[Directions for this task]: Gather every line in the records below that contains the word "Blender".

[Material]:
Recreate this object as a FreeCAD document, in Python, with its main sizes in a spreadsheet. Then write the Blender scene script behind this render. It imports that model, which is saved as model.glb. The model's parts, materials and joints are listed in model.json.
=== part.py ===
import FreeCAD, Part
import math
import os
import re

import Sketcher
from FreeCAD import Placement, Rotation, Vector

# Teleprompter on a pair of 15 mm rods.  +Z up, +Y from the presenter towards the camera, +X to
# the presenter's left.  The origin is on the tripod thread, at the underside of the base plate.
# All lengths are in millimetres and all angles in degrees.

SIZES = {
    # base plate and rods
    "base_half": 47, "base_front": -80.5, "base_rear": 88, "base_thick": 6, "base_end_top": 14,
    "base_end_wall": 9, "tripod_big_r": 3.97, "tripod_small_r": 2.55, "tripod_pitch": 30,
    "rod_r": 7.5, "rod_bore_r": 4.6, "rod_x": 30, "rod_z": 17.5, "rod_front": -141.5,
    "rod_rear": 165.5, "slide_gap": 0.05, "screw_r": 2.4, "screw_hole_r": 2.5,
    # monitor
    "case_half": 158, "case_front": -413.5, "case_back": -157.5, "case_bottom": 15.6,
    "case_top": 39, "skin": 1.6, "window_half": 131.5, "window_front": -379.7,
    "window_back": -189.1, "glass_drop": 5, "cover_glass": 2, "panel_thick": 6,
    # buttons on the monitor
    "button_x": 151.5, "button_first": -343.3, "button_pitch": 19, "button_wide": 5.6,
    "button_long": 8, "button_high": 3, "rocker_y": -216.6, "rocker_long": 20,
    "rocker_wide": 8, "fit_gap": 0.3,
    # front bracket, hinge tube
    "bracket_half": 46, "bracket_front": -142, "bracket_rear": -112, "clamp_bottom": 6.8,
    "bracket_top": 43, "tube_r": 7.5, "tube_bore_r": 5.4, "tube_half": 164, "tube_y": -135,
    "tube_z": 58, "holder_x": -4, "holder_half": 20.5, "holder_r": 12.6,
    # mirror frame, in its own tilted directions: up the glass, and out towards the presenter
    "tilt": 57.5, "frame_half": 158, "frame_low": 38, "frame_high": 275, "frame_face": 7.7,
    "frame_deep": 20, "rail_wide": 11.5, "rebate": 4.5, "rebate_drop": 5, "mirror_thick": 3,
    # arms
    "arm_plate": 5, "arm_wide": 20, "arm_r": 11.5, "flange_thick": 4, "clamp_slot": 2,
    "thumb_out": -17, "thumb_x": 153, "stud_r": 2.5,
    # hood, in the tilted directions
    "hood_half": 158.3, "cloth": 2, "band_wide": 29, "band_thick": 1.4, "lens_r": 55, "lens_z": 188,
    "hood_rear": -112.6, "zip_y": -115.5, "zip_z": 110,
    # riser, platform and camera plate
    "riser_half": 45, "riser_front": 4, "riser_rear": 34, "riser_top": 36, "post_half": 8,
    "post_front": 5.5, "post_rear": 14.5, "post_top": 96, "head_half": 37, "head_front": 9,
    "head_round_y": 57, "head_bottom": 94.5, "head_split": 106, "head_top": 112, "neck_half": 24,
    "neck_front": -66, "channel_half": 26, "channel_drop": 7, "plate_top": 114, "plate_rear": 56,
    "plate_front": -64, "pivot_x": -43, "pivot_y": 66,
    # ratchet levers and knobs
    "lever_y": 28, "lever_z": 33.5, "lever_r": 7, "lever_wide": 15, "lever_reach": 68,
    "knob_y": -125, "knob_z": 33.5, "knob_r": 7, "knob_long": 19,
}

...

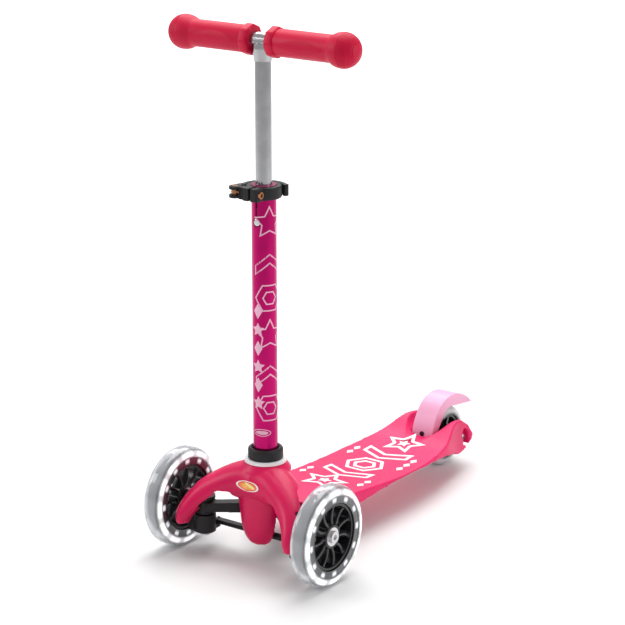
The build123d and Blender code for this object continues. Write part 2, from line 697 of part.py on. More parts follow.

[Solution for this task]:
Recreate this object as a FreeCAD document, in Python, with its main sizes in a spreadsheet. Then write the Blender scene script behind this render. It imports that model, which is saved as model.glb. The model's parts, materials and joints are listed in model.json.
The build123d and Blender code for this object continues. Write part 2, from line 697 of part.py on. More parts follow.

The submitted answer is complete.